At Arches, NP, the fractures are like the lines on a sheet of ruled paper, long and narrow, separated by straight, sandy hallways for miles, creating what are known as fins, which wear away in the center creating arches, the largest concentration of stone arches in the world.  

In Canyonlands, the long narrow fractures occurred as lines intersecting at right angels, like a sheet of graph paper.  Here the water wore away along the faults, creating tall squares that were further smoothed and rounded into spires and needles.  At places a harder, rounded disc was left on top, creating the mushroom formations that looked like so many neatly placed cobble stones for the Gods.  At other places, walls and groupings of needles, like so many huge fingers, claw upward. 

Sarah and I wanted to get out into the needles themselves and on the advice of the rangers, took off from the Elephant Hill Trailhead on the Chesler Park Trail, for a twelve mile loop.  Almost immediately, we found ourselves winding in and around rocks and sandstone formations, some of which were obviously sand dunes, the strata like a pile of discarded Japanese fans.  Their disarray, a jumble of curved lines, cutting one another at oblique angles as the prevailing winds of prehistoric earth changed direction over time. 

The trail descends into canyons and then up the rocks to reveal spectacular vistas and colors, purple tinted mesas on the horizon and red, gold and buff brown rocks in the foreground, and the whole place a riot of life.  Various multi colored lizards skittered out of our way as we hiked through juniper, yucca, sagebrush, bunch grasses and blooms of every hue.

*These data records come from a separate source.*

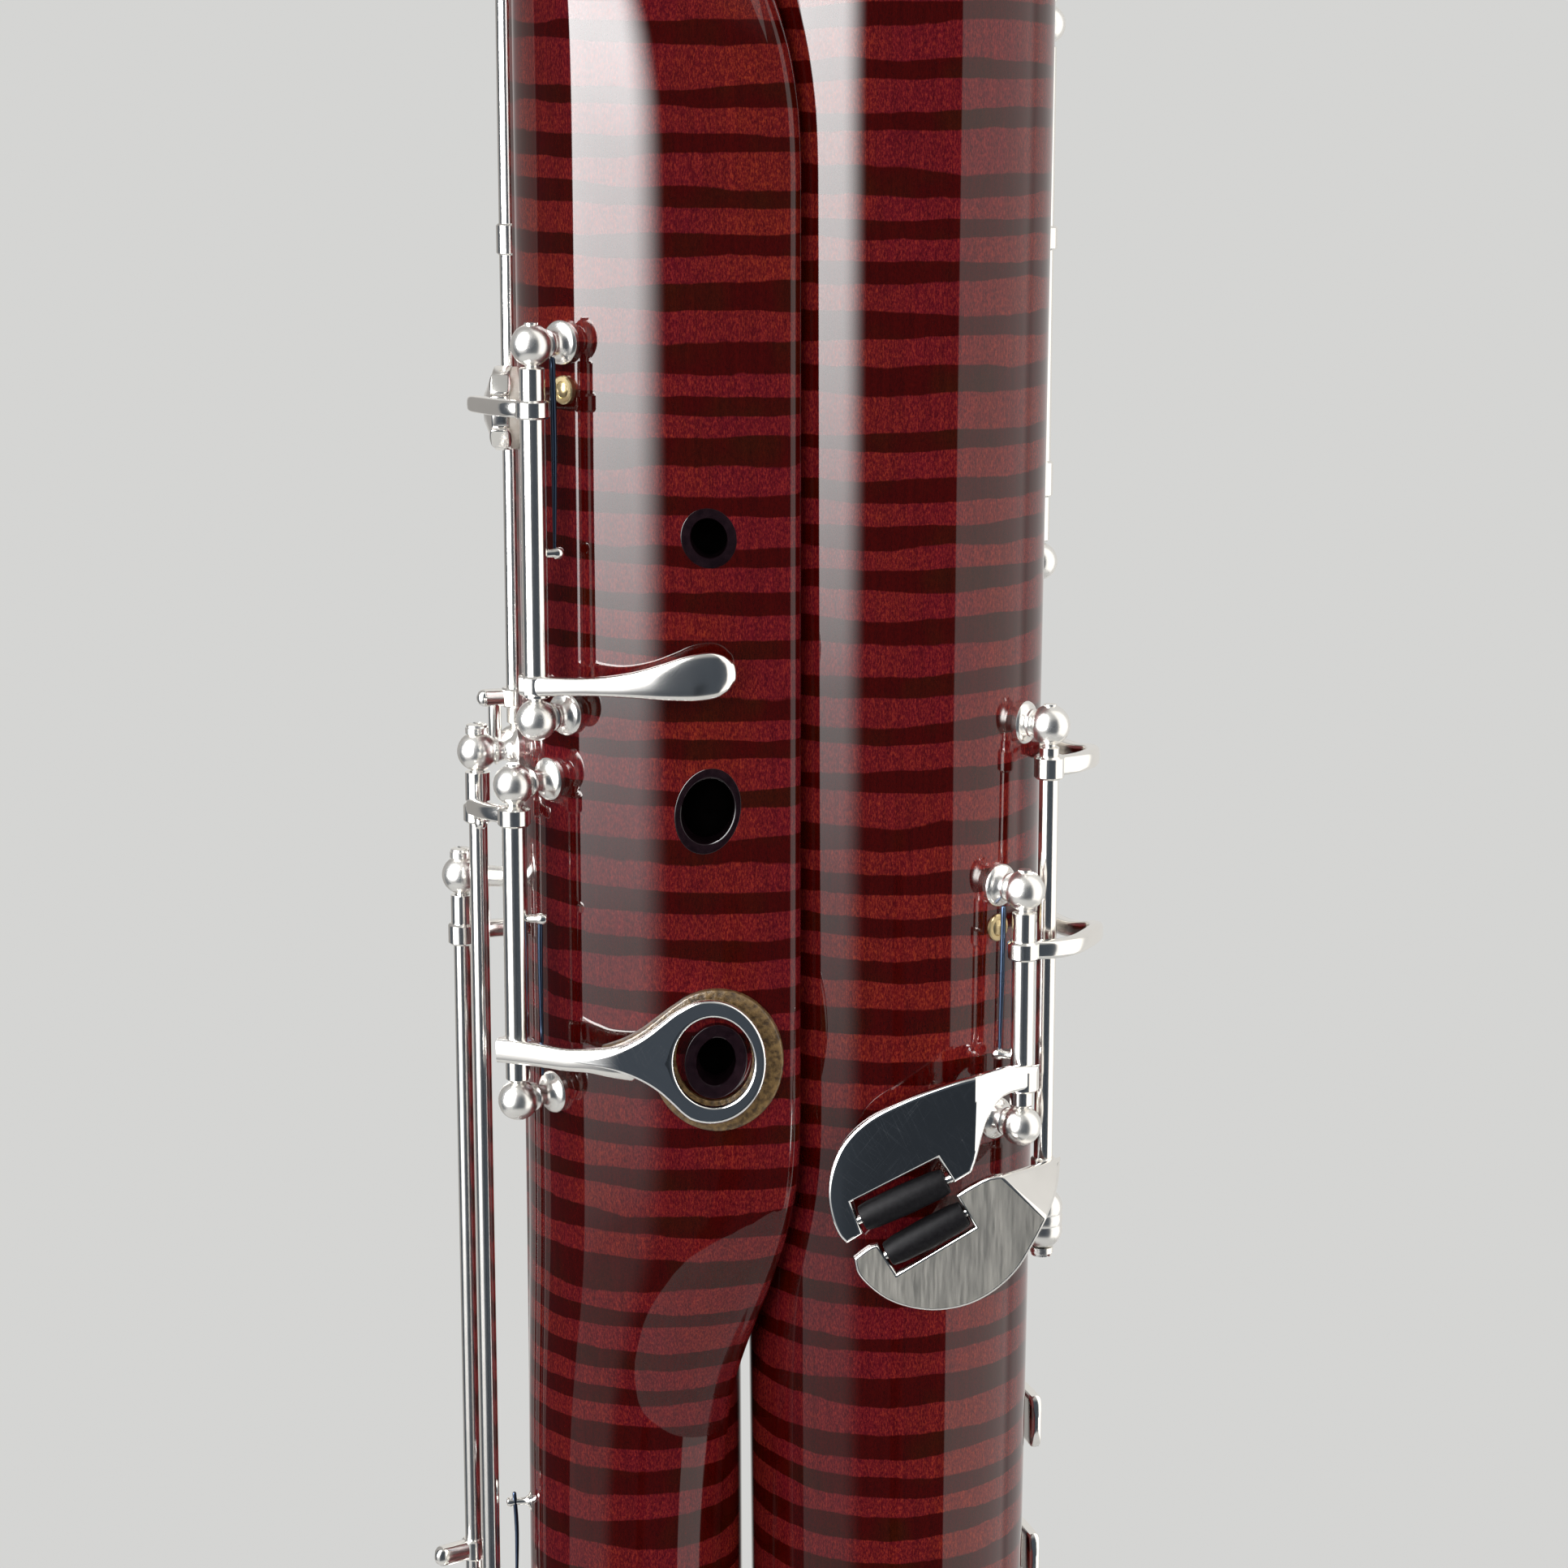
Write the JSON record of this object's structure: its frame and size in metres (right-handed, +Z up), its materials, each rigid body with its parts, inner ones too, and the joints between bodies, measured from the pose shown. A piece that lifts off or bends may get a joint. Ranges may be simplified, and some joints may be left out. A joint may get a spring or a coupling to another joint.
{
  "type": "bassoon",
  "caption": "Folded double-reed woodwind: oval boot, tenor and bass joints side by side, bell, curved crook, reed and hinged rod-and-post keywork.",
  "frame": {"origin": "middle of the boot cap's flat underside", "axes": "+Z up the bores, +X from the wing joint to the bass joint, -Y the finger-hole side"},
  "size_m": [0.1506, 0.2765, 1.3453],
  "materials": {
    "silver_plate": "polished silver plate",
    "red_maple": "high-gloss red-stained figured maple",
    "hard_rubber": "polished black hard rubber",
    "roller_black": "satin black",
    "cork": "raw cork",
    "pad_skin": "soft cream leather",
    "blued_steel": "blued spring steel",
    "ivory_plastic": "polished off-white plastic",
    "cane": "scraped cane"
  },
  "bodies": {
    "instrument": {"boot_body": "red_maple", "boot_top_band": "silver_plate", "boot_cap": "silver_plate", "u_bend": "silver_plate", "wing_joint": "red_maple", "wing_liner": "hard_rubber", "wing_top_ring": "silver_plate", "wing_tenon_cork": "cork", "bass_joint": "red_maple", "bass_tenon_cork": "cork", "bell": "red_maple", "bell_ring": "ivory_plastic", "bell_band": "silver_plate", "trill_key_posts": "silver_plate", "trill_key_spring": "blued_steel", "ring_key_posts": "silver_plate", "ring_key_pad": "cork", "ring_key_spring": "blued_steel", "link_key_posts": "silver_plate", "boot_link_posts": "silver_plate", "spring_hook": "silver_plate", "whisper_key_posts": "silver_plate", "wing_thumb_posts": "silver_plate", "e_flat_posts": "silver_plate", "e_flat_spring": "blued_steel", "c_sharp_posts": "silver_plate", "bass_long_posts": "silver_plate", "bass_thumb_posts": "silver_plate", "bell_key_posts": "silver_plate", "boot_front_posts": "silver_plate", "f_key_posts": "silver_plate", "boot_back_posts": "silver_plate"},
    "trill": {"trill_key": "silver_plate", "trill_key_pad": "pad_skin"},
    "ring": {"ring_key": "silver_plate"},
    "link": {"link_key": "silver_plate"},
    "boot_link": {"boot_link_key": "silver_plate"},
    "whisper": {"whisper_key": "silver_plate"},
    "high_c": {"high_c_key": "silver_plate"},
    "high_a": {"high_a_key": "silver_plate"},
    "e_flat": {"e_flat_key": "silver_plate", "e_flat_pad": "pad_skin"},
    "e_flat_roll": {"e_flat_roller": "roller_black"},
    "c_sharp": {"c_sharp_key": "silver_plate", "c_sharp_pad": "pad_skin"},
    "c_sharp_roll": {"c_sharp_roller": "roller_black"},
    "low_c": {"low_c_key": "silver_plate"},
    "low_b": {"low_b_key": "silver_plate"},
    "low_d": {"low_d_key": "silver_plate"},
    "low_b_flat": {"low_b_flat_key": "silver_plate"},
    "bell_lever": {"bell_key": "silver_plate"},
    "a_flat": {"a_flat_key": "silver_plate"},
    "g": {"g_key": "silver_plate"},
    "f": {"f_key": "silver_plate"},
    "pancake": {"pancake_key": "silver_plate"},
    "b_flat": {"b_flat_key": "silver_plate"},
    "crook": {"bocal": "silver_plate", "bocal_cork": "cork", "reed": "cane"}
  },
  "joints": [
    {"name": "trill_key_hinge", "type": "hinge", "parent": "instrument", "child": "trill", "pos_m": [-0.0298, -0.02, 0.6229], "axis": [0, 0, 1], "range_deg": [0, 4]},
    {"name": "ring_key_hinge", "type": "hinge", "parent": "instrument", "child": "ring", "pos_m": [-0.0333, -0.017, 0.5662], "axis": [0, 0, 1], "range_deg": [0, 1.2]},
    {"name": "link_key_hinge", "type": "hinge", "parent": "instrument", "child": "link", "pos_m": [-0.0394, -0.003, 0.521], "axis": [0, 0, 1], "range_deg": [-2.5, 0]},
    {"name": "boot_link_hinge", "type": "hinge", "parent": "instrument", "child": "boot_link", "pos_m": [-0.0427, 0.0055, 0.511], "axis": [0, 0, 1], "range_deg": [0, 5]},
    {"name": "whisper_key_hinge", "type": "hinge", "parent": "instrument", "child": "whisper", "pos_m": [-0.0353, 0.015, 0.738], "axis": [0, 0, 1], "range_deg": [-3, 0]},
    {"name": "high_c_hinge", "type": "hinge", "parent": "instrument", "child": "high_c", "pos_m": [-0.0066, 0.02035, 0.7225], "axis": [0, 0, 1], "range_deg": [-4.5, 0]},
    {"name": "high_a_hinge", "type": "hinge", "parent": "instrument", "child": "high_a", "pos_m": [-0.0066, 0.02035, 0.7675], "axis": [0, 0, 1], "range_deg": [-4.5, 0]},
    {"name": "e_flat_hinge", "type": "hinge", "parent": "instrument", "child": "e_flat", "pos_m": [0.036, -0.0188, 0.5575], "axis": [0, 0, 1], "range_deg": [-4, 0]},
    {"name": "c_sharp_hinge", "type": "hinge", "parent": "instrument", "child": "c_sharp", "pos_m": [0.0395, -0.0137, 0.561], "axis": [0, 0, 1], "range_deg": [-3.5, 0]},
    {"name": "low_c_hinge", "type": "hinge", "parent": "instrument", "child": "low_c", "pos_m": [0.0399, 0.0185, 0.6517], "axis": [0, 0, 1], "range_deg": [0, 3]},
    {"name": "low_b_hinge", "type": "hinge", "parent": "instrument", "child": "low_b", "pos_m": [0.0399, 0.0185, 0.7697], "axis": [0, 0, 1], "range_deg": [0, 3]},
    {"name": "low_d_hinge", "type": "hinge", "parent": "instrument", "child": "low_d", "pos_m": [0.01595, 0.0274, 0.4647], "axis": [0, 0, 1], "range_deg": [-2.5, 0]},
    {"name": "low_b_flat_hinge", "type": "hinge", "parent": "instrument", "child": "low_b_flat", "pos_m": [0.01595, 0.0274, 0.738], "axis": [0, 0, 1], "range_deg": [-2.5, 0]},
    {"name": "bell_lever_hinge", "type": "hinge", "parent": "instrument", "child": "bell_lever", "pos_m": [0.0415, 0.01985, 1.086], "axis": [0, 0, 1], "range_deg": [0, 3]},
    {"name": "a_flat_hinge", "type": "hinge", "parent": "instrument", "child": "a_flat", "pos_m": [0.005, -0.028, 0.195], "axis": [0, 0, 1], "range_deg": [-5, 0]},
    {"name": "g_hinge", "type": "hinge", "parent": "instrument", "child": "g", "pos_m": [0.005, -0.028, 0.282], "axis": [0, 0, 1], "range_deg": [-2.4, 0]},
    {"name": "f_hinge", "type": "hinge", "parent": "instrument", "child": "f", "pos_m": [0.001, -0.028, 0.1], "axis": [0, 0, 1], "range_deg": [-5, 0]},
    {"name": "pancake_hinge", "type": "hinge", "parent": "instrument", "child": "pancake", "pos_m": [-0.002, 0.028, 0.185], "axis": [0, 0, 1], "range_deg": [-2.4, 0]},
    {"name": "b_flat_hinge", "type": "hinge", "parent": "instrument", "child": "b_flat", "pos_m": [-0.002, 0.028, 0.28], "axis": [0, 0, 1], "range_deg": [-5, 0]},
    {"name": "crook_swivel", "type": "hinge", "parent": "instrument", "child": "crook", "pos_m": [-0.01835, 0, 0.897], "axis": [0, 0, 1], "range_deg": [-20, 20]},
    {"name": "e_flat_roller_spin", "type": "hinge", "parent": "e_flat", "child": "e_flat_roll", "pos_m": [0.01975, -0.0247, 0.53212], "axis": [0.9035, 0, 0.4286], "continuous": true},
    {"name": "c_sharp_roller_spin", "type": "hinge", "parent": "c_sharp", "child": "c_sharp_roll", "pos_m": [0.02285, -0.0247, 0.52728], "axis": [0.8705, 0, 0.4922], "continuous": true}
  ],
  "couplings": [
    {"joint": "link_key_hinge", "follows": "ring_key_hinge", "ratio": -2},
    {"joint": "bell_lever_hinge", "follows": "low_b_flat_hinge", "ratio": -1.15}
  ]
}
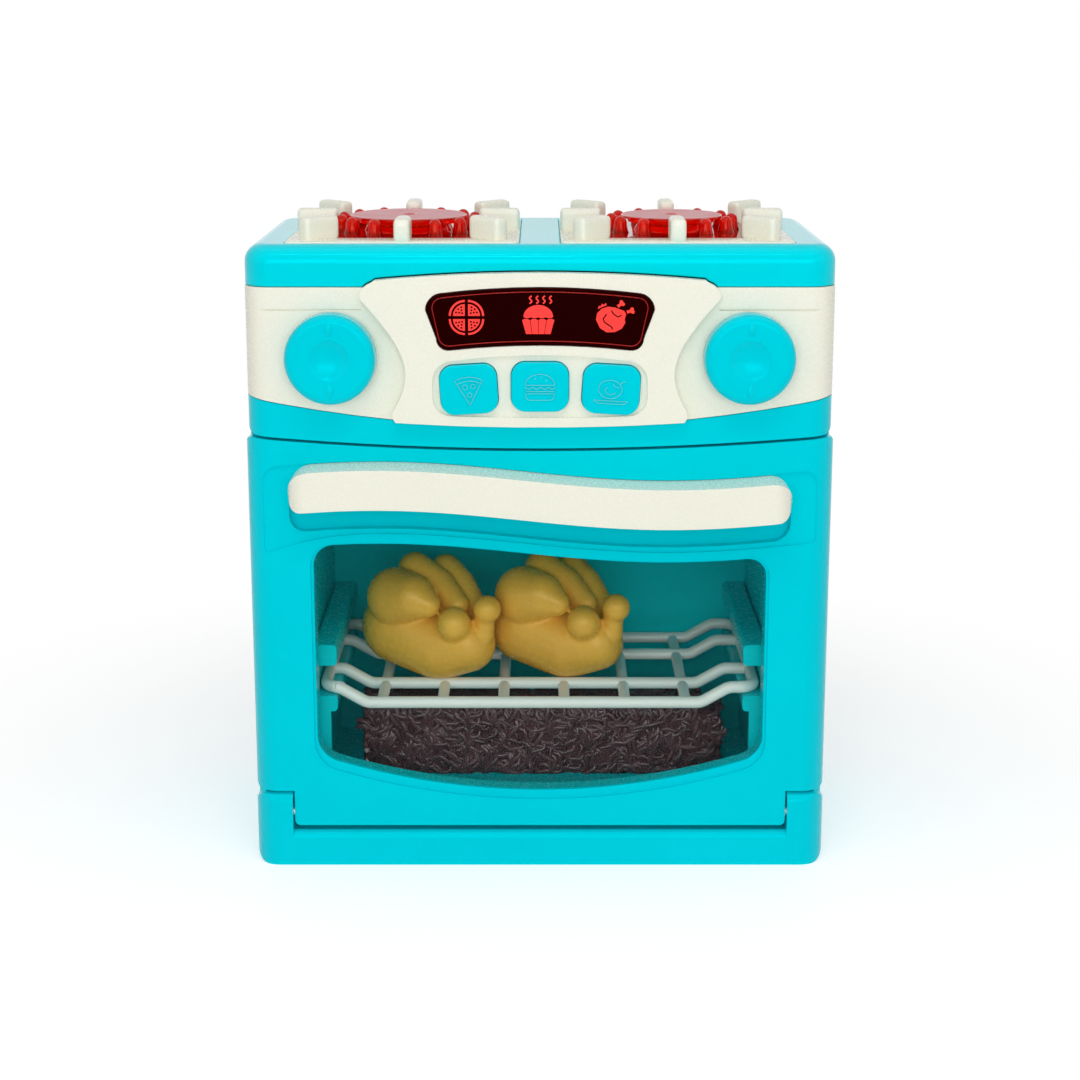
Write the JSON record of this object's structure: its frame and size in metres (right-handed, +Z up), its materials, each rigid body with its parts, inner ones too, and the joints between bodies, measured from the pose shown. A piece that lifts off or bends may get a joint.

Of course Sarah was ahead, and at a turn, called out in astonishment.  She had rounded a rock, and happened to look up just at the right moment.  Accessible from a low rock ledge were human hand prints in red ochre on the white sandstone.  Some long ago tagging, a signature before signatures, the most human appendage, a persons hand.  Opposable thumb, spear gripping, touching, feeling, sensual, tool making, hand. 

We were both stopped in our tracks.  Signs of man in the vastness of these time sculpted landscapes, always felt sacred.  Someone touched this rock, as I do now, but they lived here, hunted and loved here, worshipped here, and no doubt found the land holy, magnificent.  We are placed in our shoes on the sand, aware of the moment, for a moment anyway. 

The sanctity is short lived however as not far beyond these remarkable hands the trail stops winding around the formations and dives right in, and the fun really begins.  We were no longer looking at needles, we were in amongst them in straight, narrow slots, thousands of feet long, walled by cliffs, hundreds of feet high.  At regular intervals the slots were bisected straight across by other slots, and the whole area is a maze of caves and clefts, slits and alleyways of sandstone.  No telling what the upper formations looked like, as we couldn’t see the sun, let alone the tops of the sheer walls.

This place was fun, and college kid Sarah climbed and squeezed up the slits, feet on one wall, shoulders on the other.  She ran in and out of the bisecting channels, keeping contact by a continual barrage of whoops and hollers, echoes which seemed to come from all around me.  She was the kid I wished I still was.  I can hike it.  I can climb it.  But I’ve got to do it slowly.  She went a mile a minute and couldn’t stop laughing for joy, at one point proclaiming it the “coolest trail I’ve ever been on.”   It was for me too, as my joy was no less than hers, at simply being present to such wild, coltish exuberance, such openness, such playful, childish spirit.  A blessing on this world.

Out of the cracks and into caves, the trail just got more deliriously wonderful, eventually pouring us out onto a broad grassy, sagey potrero, a natural amphitheater surrounded by The Needles.  Our mood shifted, the playfulness replaced by awe.  What has worked so surely, so soundly to build monuments capable of eliciting emotional responses in us?  Some interplay of natural, sculptural magnificence, and a human mind enthralled, aware of the beauty, the patterns in an atom, a rock, a tree, a planet spinning through a universe, echoed in that atom.  

The trail wound in and out and through the landscape, mile after mile of beauty and the paean running through my head was the last stanza of the Navajo Night Chant, a long healing song, a poem grown out of this landscape to make one whole again:

Happily may I walk.

Happily, with abundant dark clouds, may I walk.
Happily, with abundant showers, may I walk.
Happily, with abundant plants, may I walk.
Happily on a trail of pollen, may I walk.
Happily may I walk.
Being as it used to be long ago, may I walk.

All is beautiful before me.
All is beautiful behind me.
All is beautiful below me.
All is beautiful above me.
All is beautiful all around me.
In beauty it is finished.
In beauty it is finished.

Night in our cave at dinner, protected by our rock in sleep, we lay on holy ground.  Much like any ground, anywhere you chance to lay your head, different only in our awareness of it.  The glass of a great cathedral is no less, simply a reminder, that all is beautiful.

"If for a moment you are inclined to regard these taluses as mere draggled, chaotic dumps, climb to the top of one of them, and run down without any haggling, puttering hesitation, boldly jumping from boulder to boulder with even speed. You will then find your feet playing a tune, and quickly discover the music and poetry of these magnificent rock piles -- a fine lesson; and all Nature's wildness tells the same story -- the shocks and outbursts of earthquakes, volcanoes, geysers, roaring, thundering waves and floods, the silent uprush of sap in plants, storms of every sort -- each and all are the orderly beauty-making love-beats of Nature's heart."